[Structured object records]

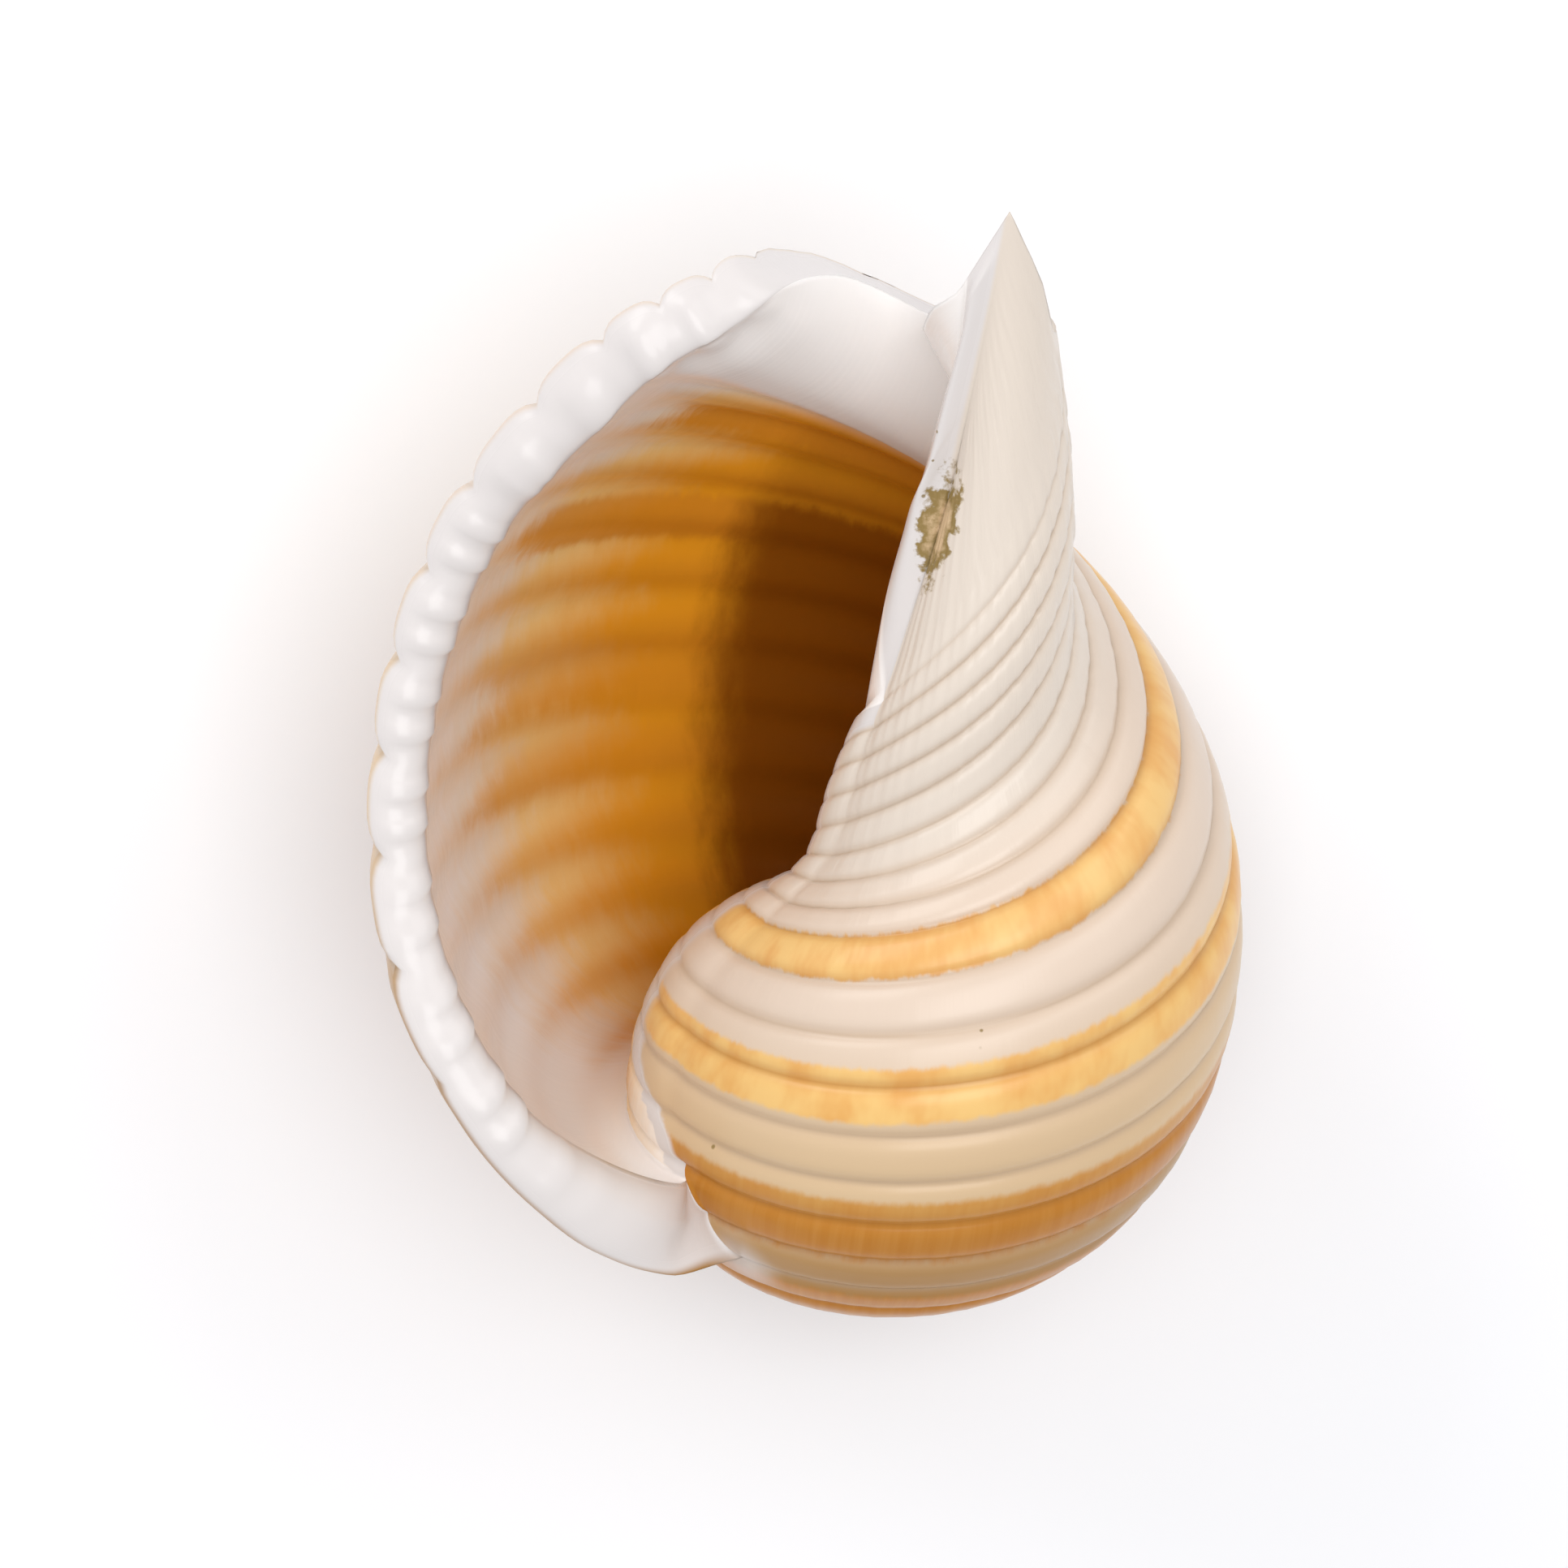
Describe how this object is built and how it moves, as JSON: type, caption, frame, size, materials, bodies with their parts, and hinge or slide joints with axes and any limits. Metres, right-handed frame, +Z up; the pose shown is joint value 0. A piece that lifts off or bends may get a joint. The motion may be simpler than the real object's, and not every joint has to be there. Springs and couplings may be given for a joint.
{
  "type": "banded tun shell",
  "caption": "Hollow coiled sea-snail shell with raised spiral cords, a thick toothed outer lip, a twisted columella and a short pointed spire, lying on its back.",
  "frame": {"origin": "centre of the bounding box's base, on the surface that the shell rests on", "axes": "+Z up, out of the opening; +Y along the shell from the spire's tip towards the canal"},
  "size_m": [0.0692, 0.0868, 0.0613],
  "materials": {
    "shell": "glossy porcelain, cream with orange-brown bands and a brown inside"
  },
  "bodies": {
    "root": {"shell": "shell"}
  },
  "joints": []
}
---
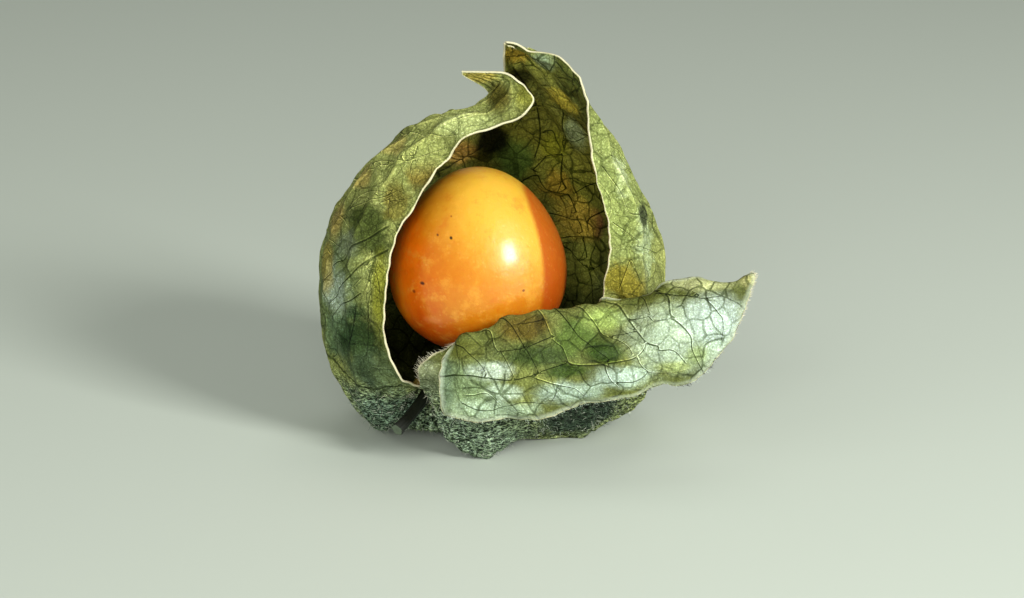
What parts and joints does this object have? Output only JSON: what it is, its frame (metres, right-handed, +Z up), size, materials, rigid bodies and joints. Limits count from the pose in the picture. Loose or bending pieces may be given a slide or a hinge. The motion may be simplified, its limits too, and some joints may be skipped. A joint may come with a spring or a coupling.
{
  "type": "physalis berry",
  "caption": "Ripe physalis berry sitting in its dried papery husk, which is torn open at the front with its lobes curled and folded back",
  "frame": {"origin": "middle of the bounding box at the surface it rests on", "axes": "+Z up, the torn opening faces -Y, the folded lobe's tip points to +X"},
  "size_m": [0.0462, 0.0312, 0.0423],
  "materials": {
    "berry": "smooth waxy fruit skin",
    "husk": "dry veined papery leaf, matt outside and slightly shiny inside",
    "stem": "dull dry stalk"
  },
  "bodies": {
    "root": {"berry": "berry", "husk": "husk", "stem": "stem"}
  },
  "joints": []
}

### [Given task]
Pick out the lines above containing the word "parts", then copy them.

### [Result]
Describe how this object is built and how it moves, as JSON: type, caption, frame, size, materials, bodies with their parts, and hinge or slide joints with axes and any limits. Metres, right-handed frame, +Z up; the pose shown is joint value 0. A piece that lifts off or bends may get a joint. The motion may be simpler than the real object's, and not every joint has to be there. Springs and couplings may be given for a joint.
What parts and joints does this object have? Output only JSON: what it is, its frame (metres, right-handed, +Z up), size, materials, rigid bodies and joints. Limits count from the pose in the picture. Loose or bending pieces may be given a slide or a hinge. The motion may be simplified, its limits too, and some joints may be skipped. A joint may come with a spring or a coupling.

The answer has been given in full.